N’oublions surtout pas, en outre, d’ajouter que la réforme des collectivités locales récemment votée et la crise organisée des finances locales vont probablement avoir des répercussions sur les emplois et sur les statuts (recours aux contractuels) des anciens personnels TOS, devenus agents des départements dans les collèges ou des régions dans les lycées.

Déshonneur rectoral.

La répartition académique des suppressions a été mise au point entre le ministère et les recteurs dans le cadre de ce qu’ils appellent un « dialogue rénové de gestion pour la mise en oeuvre du schéma d’emploi 2011-2013″, équivalent de la RGPP (Révision Générale des Politiques Publiques) pour l’Education. En termes plus simples : le pouvoir central communique le nombre de postes à supprimer et les recteurs choississent lesquels. La volonté de non transparence dans ce qui va en résulter est ouvertement affichée : Luc Chatel déclare, textuellement, qu’il « n’y aura aucun cumul des remontées des recteurs » donnant à voir les suppressions par catégories, et que « Les grandes lignes des gisements d’efficience ne seront pas connues » (sic).

C’est la « gouvernance » dans toute sa gloire : le pouvoir central ne veut soit disant pas savoir les « détails », il ordonne de faire des coupes.

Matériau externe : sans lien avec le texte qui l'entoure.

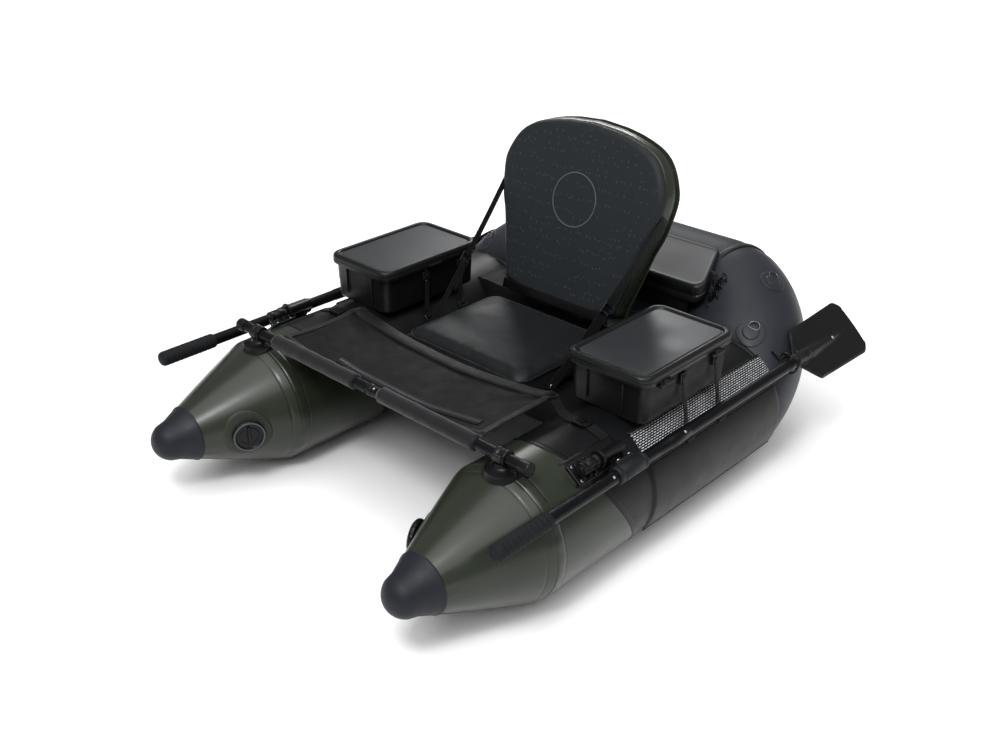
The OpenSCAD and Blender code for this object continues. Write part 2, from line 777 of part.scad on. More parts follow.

« Je vous dit combien de frappes vous avez à effectuer, vous répartissez les dégâts collatéraux ».

C’est naturellement dans ce cadre que s’explique la hausse de la prime accordée aux recteurs : ces messieurs perçoivent une indemnité annuelle de 9040 euros « pour charge administrative » et, jusque là, une « prime de fonction et de résultats » de 19 000 euros. Celle-ci sera modulée de 15 200 à 22 040 euros en fonction des « résultats », c’est-à-dire de la traque à ces « gisements d’efficience » dont parle M. Chatel. A noter que le recteur d’Ile-de-France est l’un des 9 fonctionnaires les mieux payés du pays, sa part salariale fixe restant inconnue …

Petit Proconsul Préposé à la Destruction du Service Public : Recteur, un titre de déshonneur

Vincent Présumey (secrétaire départemental FSU Allier), fin décembre 2010.